James Horner began playing the piano at five and spent part of his early life in London, where he attended the Royal College of Music; his accent retained a trace of Britishness all of his life.

Back in Los Angeles, he took a master’s degree at the University of California, Los Angeles, where he went on to teach music theory. He left academic life in 1978 to score films for the American Film Institute and, a year later, began working with director Roger Corman on low budget B-movies.

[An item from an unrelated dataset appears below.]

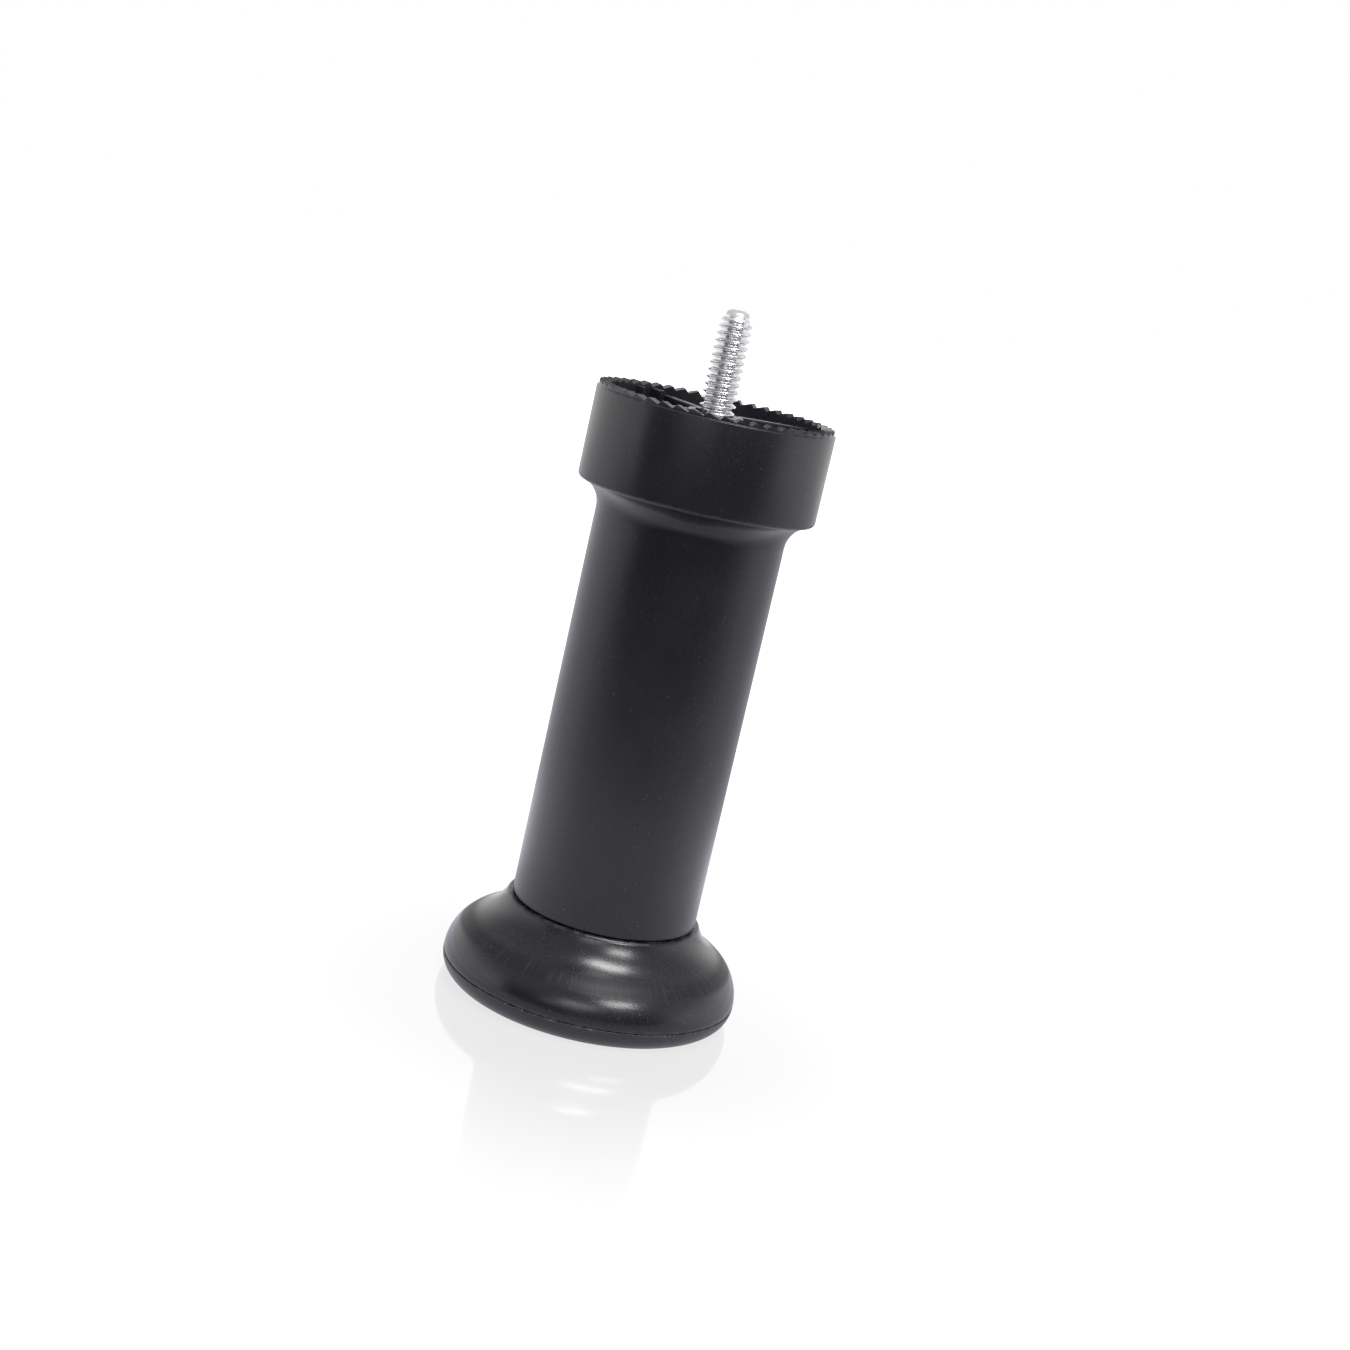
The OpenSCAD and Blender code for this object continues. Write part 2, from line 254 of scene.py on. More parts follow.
def rounded(outline):
    """A closed outline with each corner (x, z, radius) rounded; points (x, z) stay."""
    made = []
    for i, point in enumerate(outline):
        corner = Vector(point[:2])
        if len(point) == 2:
            made.append(corner)
            continue
        radius = point[2]
        back = (Vector(outline[i - 1][:2]) - corner).normalized()
        ahead = (Vector(outline[(i + 1) % len(outline)][:2]) - corner).normalized()
        half = back.angle(ahead) / 2
        centre = corner + (back + ahead).normalized() * radius / math.sin(half)
        first = corner + back * radius / math.tan(half) - centre
        last = corner + ahead * radius / math.tan(half) - centre
        turn = math.pi - 2 * half
        for k in range(ROUND_STEPS + 1):
            share = k / ROUND_STEPS
            swing = first * math.sin((1 - share) * turn) + last * math.sin(share * turn)
            made.append(centre + swing / math.sin(turn))
    return [tuple(p) for p in made]


# ------------------------------------------------------------ mesh building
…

When he was commissioned in 1982 to score Star Trek II: The Wrath of Khan, he was in his late 20s and very much the new kid on the block. Two years later, Horner returned to score Star Trek III: The Search for Spock; but by 1986, when the fourth Star Trek film was in production, Horner was out of the film’s price range and was already earning his first Oscar nomination on Aliens.

He once likened working for Hollywood to composing for an 18th-century European monarch: “It’s no different than Haydn being kept as a court composer, being paid, having the piece performed and given an orchestra.”

Away from the cinema, he composed Pas de Deux, a concerto for violin and cello, and Collage, a concerto for four horns, which was premiered by the London Philharmonic Orchestra earlier this year.

For films, his musical leitmotifs included the use of Celtic, choral and electronic elements. He was also noted for reworking classical themes; his two Star Trek scores, for example, drew on works by Prokofiev, a practice that on occasion led to accusations of plagiarism. He was unruffled by the criticism: “Film music is this weird, demonic thing where every score has to be absolutely different from any other score — or so the legal paper says. But if you’re an artist it’s impossible. There’s only so many ways to skin a cat. I find classical music a wondrous world, and I draw from it.”

James Horner. Film composer. Born Los Angeles, August 14, 1953. Died Los Padres National Forest, California, June 22, aged 61.